▶ Problem statement
Output the data exactly, with every line intact.

■ ■ ■ ■ ■ ■ ■

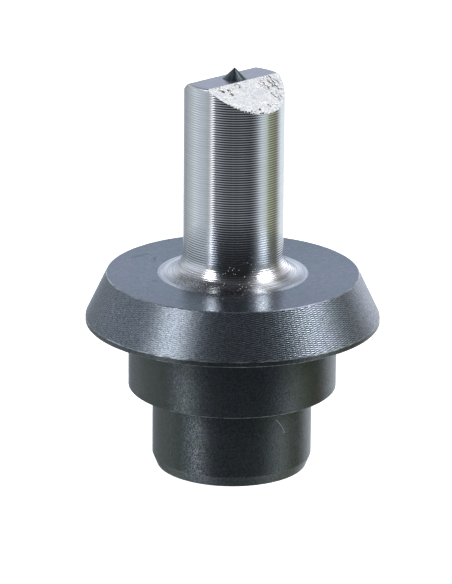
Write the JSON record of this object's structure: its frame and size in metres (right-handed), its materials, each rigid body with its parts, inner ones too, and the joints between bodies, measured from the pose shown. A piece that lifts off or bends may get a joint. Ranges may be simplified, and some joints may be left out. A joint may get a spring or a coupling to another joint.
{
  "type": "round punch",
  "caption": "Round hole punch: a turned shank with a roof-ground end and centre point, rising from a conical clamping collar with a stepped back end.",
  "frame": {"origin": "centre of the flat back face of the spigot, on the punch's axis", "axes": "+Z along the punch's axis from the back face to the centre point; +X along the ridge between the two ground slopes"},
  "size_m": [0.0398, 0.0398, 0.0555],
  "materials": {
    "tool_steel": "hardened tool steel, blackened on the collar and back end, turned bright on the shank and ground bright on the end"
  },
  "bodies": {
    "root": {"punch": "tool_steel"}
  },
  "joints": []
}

■ ■ ■ ■ ■ ■ ■

▶ Written reply
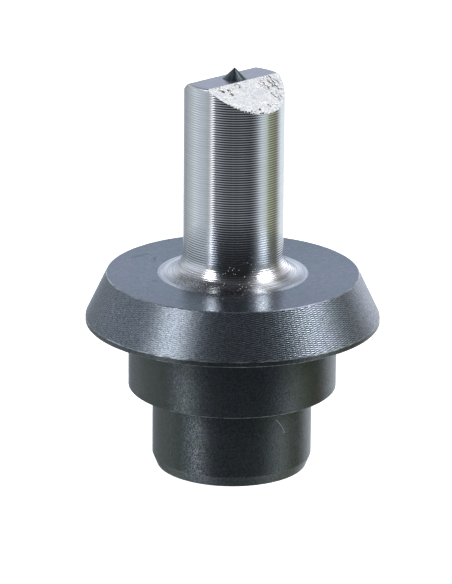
Write the JSON record of this object's structure: its frame and size in metres (right-handed), its materials, each rigid body with its parts, inner ones too, and the joints between bodies, measured from the pose shown. A piece that lifts off or bends may get a joint. Ranges may be simplified, and some joints may be left out. A joint may get a spring or a coupling to another joint.
{
  "type": "round punch",
  "caption": "Round hole punch: a turned shank with a roof-ground end and centre point, rising from a conical clamping collar with a stepped back end.",
  "frame": {"origin": "centre of the flat back face of the spigot, on the punch's axis", "axes": "+Z along the punch's axis from the back face to the centre point; +X along the ridge between the two ground slopes"},
  "size_m": [0.0398, 0.0398, 0.0555],
  "materials": {
    "tool_steel": "hardened tool steel, blackened on the collar and back end, turned bright on the shank and ground bright on the end"
  },
  "bodies": {
    "root": {"punch": "tool_steel"}
  },
  "joints": []
}